On our way back we came to some unanimous conclusions that the red sauce was indeed raw prawn sauce, (and that I had mistaken it to be tomatoes) the chicken was raw, the greens were indeed grass from the jungle, (or possibly from the freshly mowed lawn) and that the company food was indeed much better and in fact one of the best.

The story doesn’t end here with many of us achieving much required gastronomical nirvana. A couple of days later some adventurous souls went about trying their hand at the local cuisine. Here’s their condensed account of how they achieved theirs. There is a native dish (also their national dish) that goes by the name of ‘ambuyaat’ that’s made of sago (again) and a dozen other gravies in smaller cups. Somebody with common sense realized that it would be better to place an order for one and maybe later go about binging for more.

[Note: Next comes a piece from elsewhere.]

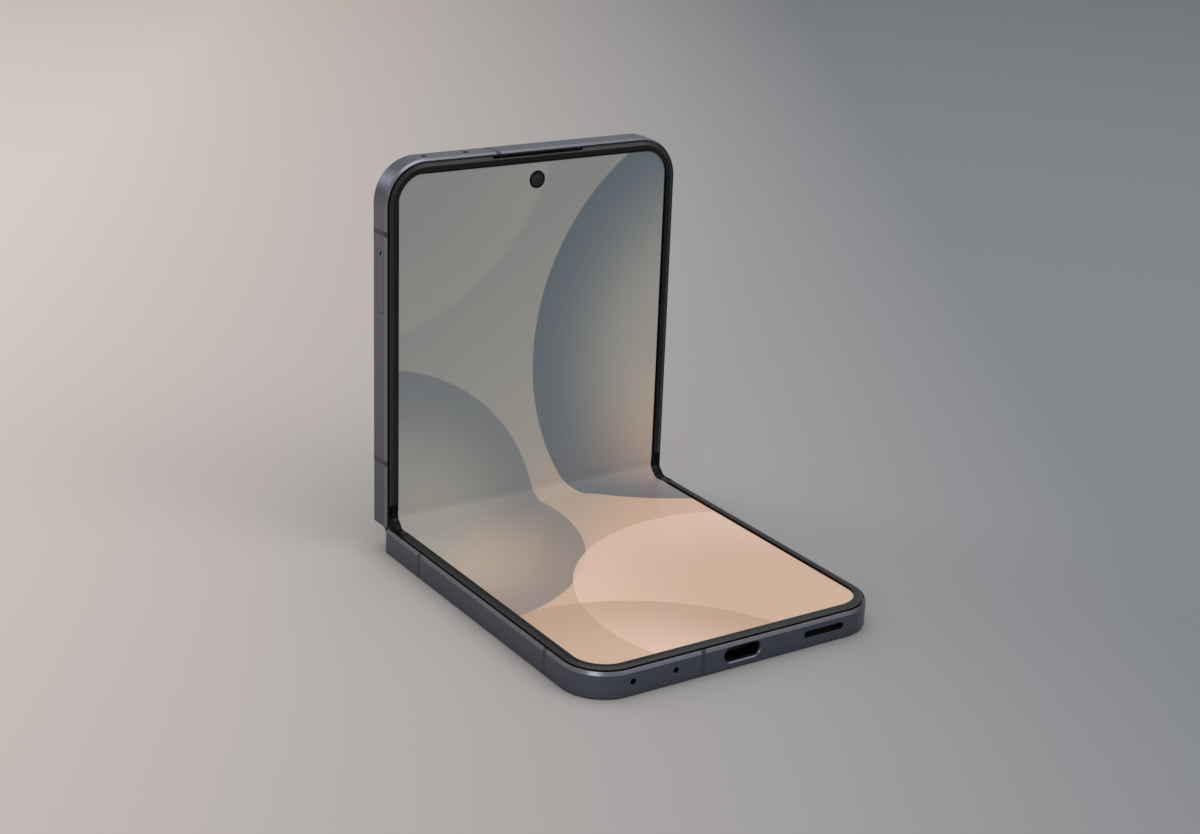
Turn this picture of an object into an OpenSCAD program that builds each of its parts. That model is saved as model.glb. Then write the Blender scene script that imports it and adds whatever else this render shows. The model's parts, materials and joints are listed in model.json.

And so our explorers went about their way armed with chopsticks and an empty stomach. The first mouthful was heavenly with the taste of the gravy lingering for a long time. It was at the second or maybe the third mouthful that many of them realized that the sago globs stuck to their throats like leeches refusing impertinently to be swallowed down. It was also at the same instant when the magical taste of the gravy vanished and nirvana attained. They did what they had to, under the given circumstances; which was to finish off the ambuyaat for it had cost them a dearly sum of 20$. Considering the fact that one plate of idli vada cost 2$, which was incidentally the same as a glass of fresh juice, it was indeed a princely sum

Perhaps a little more explanation is required. Brunei has been built only on oil and some other local produce like rice and some tropical fruits. So, with oil come comfort and nice roads and even silent cushy cars that speed around at 190 odd kmph. But with oil also come a very high cost of living which we Indians and travellers are quite unaccustomed to; resorting to conversion and referring everything with the thirty odd Indian rupees that make up one Brunei dollar.